■ Record set ■

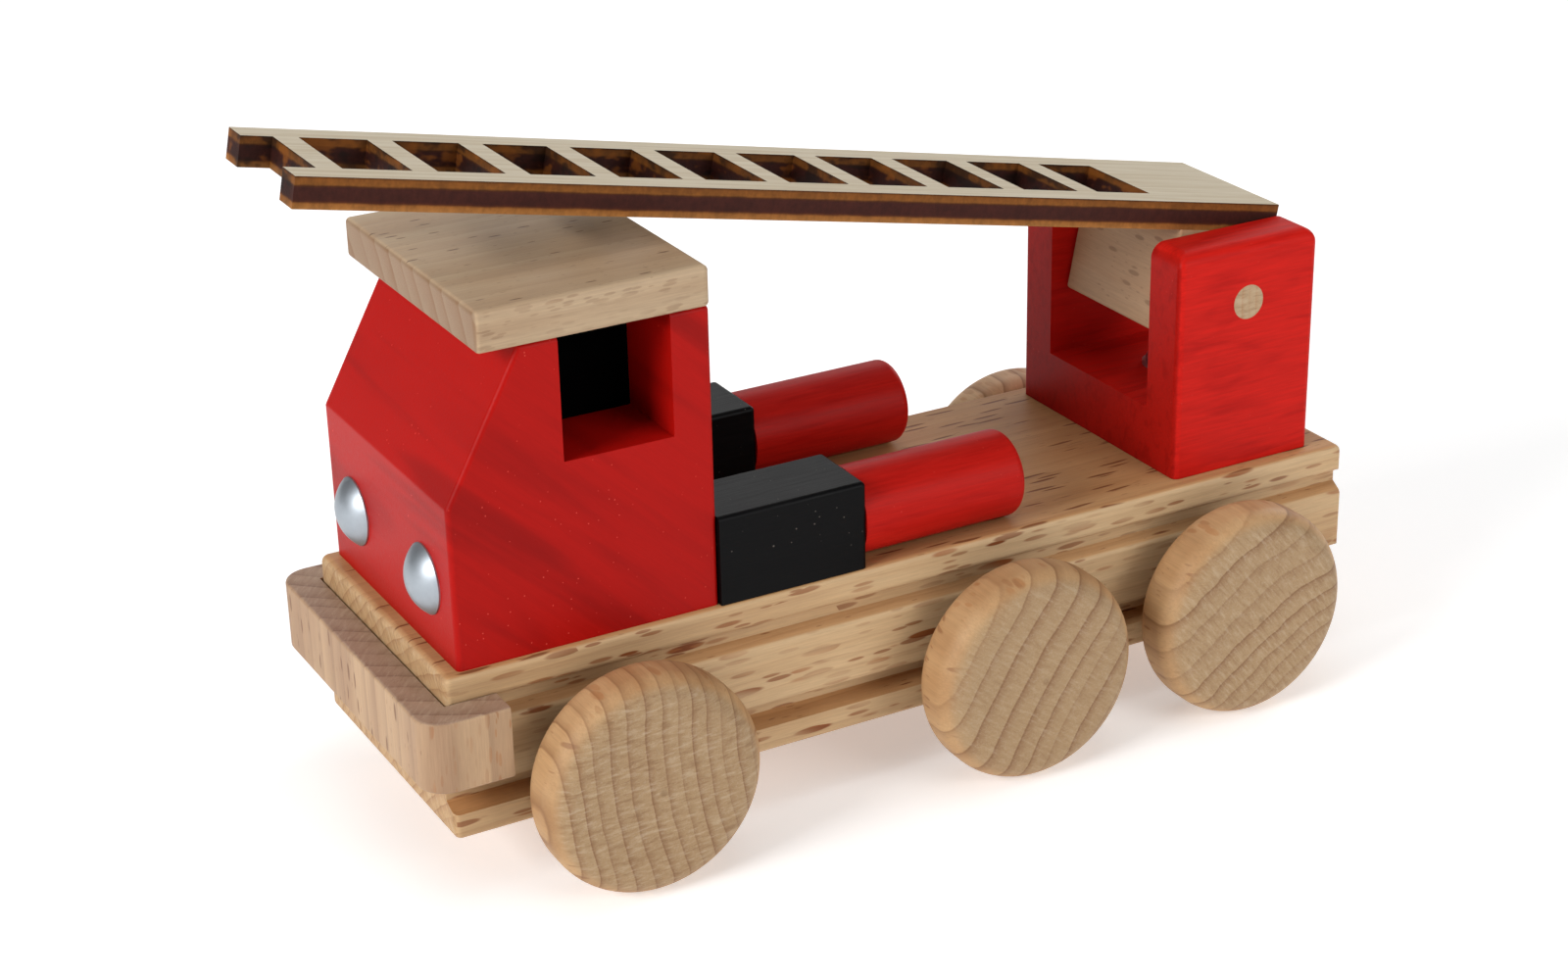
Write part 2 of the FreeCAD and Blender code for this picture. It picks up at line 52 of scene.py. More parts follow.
--
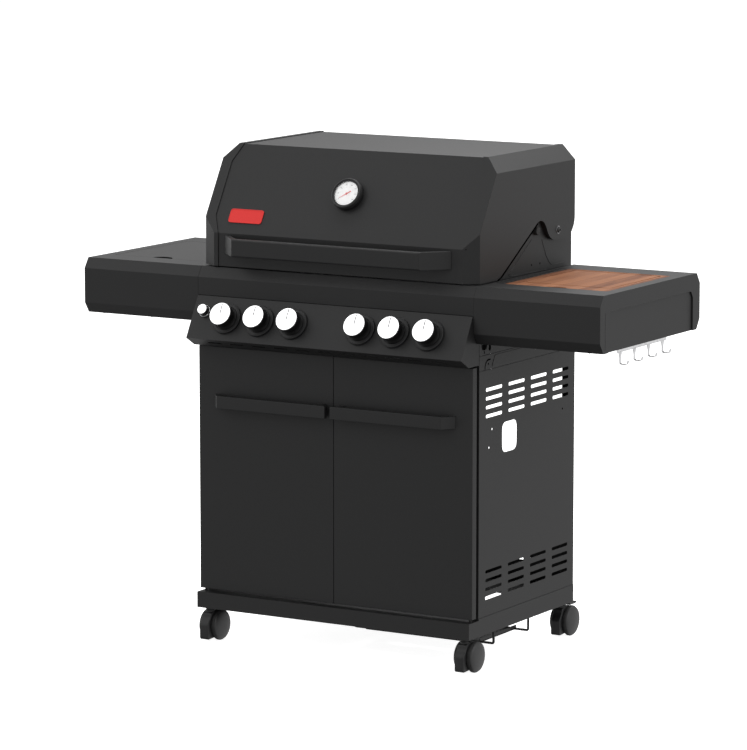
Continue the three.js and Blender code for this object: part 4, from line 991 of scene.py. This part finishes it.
==
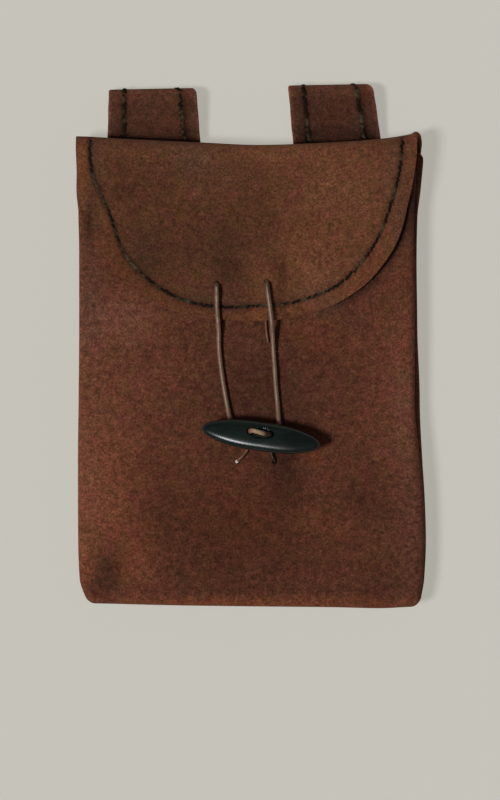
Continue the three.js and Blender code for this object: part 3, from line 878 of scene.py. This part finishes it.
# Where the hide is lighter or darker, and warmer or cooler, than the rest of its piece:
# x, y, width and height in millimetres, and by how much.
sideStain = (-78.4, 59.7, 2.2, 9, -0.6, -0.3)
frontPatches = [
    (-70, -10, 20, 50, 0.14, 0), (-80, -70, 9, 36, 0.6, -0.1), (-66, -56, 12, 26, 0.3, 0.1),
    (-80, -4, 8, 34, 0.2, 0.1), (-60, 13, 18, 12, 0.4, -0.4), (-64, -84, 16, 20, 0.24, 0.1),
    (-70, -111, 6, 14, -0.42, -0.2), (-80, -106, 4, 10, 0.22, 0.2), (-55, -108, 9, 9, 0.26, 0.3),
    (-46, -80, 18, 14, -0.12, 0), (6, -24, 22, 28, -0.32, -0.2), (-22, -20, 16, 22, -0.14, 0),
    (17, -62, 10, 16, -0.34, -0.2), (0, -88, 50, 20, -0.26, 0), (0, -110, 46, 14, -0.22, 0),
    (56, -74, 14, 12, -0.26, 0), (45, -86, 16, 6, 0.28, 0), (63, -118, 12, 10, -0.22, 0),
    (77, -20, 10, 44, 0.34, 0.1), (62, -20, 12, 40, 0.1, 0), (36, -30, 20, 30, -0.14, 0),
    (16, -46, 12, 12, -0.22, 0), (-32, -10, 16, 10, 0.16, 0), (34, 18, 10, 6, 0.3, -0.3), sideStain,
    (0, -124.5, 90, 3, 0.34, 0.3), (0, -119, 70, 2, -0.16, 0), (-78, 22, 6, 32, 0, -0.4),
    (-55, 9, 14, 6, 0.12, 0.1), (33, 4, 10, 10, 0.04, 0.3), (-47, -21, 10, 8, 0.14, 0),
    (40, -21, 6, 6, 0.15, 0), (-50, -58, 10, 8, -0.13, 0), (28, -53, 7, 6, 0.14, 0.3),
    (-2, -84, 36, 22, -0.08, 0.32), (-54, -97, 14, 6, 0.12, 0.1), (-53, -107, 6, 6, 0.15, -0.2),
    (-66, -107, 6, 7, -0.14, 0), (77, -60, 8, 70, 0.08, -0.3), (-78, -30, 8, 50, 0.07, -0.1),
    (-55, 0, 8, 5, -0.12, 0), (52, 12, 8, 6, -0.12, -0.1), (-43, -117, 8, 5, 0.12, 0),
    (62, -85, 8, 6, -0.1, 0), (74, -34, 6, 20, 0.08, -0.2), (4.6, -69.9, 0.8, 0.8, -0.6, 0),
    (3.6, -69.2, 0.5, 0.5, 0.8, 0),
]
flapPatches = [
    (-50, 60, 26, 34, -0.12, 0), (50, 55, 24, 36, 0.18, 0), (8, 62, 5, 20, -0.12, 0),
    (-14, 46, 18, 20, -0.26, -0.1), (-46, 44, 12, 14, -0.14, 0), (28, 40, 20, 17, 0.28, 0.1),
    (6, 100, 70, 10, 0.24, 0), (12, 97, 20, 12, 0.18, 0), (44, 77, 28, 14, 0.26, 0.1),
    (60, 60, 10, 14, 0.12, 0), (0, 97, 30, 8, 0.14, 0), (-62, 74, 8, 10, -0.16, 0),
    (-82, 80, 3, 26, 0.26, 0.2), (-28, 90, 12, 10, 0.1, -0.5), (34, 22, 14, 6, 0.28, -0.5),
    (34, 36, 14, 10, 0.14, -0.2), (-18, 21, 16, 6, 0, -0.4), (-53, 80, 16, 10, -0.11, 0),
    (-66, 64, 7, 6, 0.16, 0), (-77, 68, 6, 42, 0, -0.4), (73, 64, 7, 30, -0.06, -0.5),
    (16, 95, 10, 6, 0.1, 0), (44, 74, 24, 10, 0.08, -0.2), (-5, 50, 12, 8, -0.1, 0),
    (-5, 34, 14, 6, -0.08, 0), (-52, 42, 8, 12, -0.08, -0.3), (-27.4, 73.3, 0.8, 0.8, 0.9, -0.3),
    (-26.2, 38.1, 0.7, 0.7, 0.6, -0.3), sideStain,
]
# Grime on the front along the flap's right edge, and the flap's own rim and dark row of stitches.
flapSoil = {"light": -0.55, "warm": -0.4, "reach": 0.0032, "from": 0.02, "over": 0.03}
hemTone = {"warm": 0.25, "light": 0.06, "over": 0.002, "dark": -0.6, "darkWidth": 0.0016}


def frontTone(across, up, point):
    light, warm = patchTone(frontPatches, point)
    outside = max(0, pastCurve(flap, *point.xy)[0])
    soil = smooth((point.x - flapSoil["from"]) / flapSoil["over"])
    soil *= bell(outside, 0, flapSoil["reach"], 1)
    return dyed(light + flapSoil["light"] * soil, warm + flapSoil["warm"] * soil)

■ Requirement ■
Tell how many lines above contain the word "scene". Give the number alone.

■ Result ■
3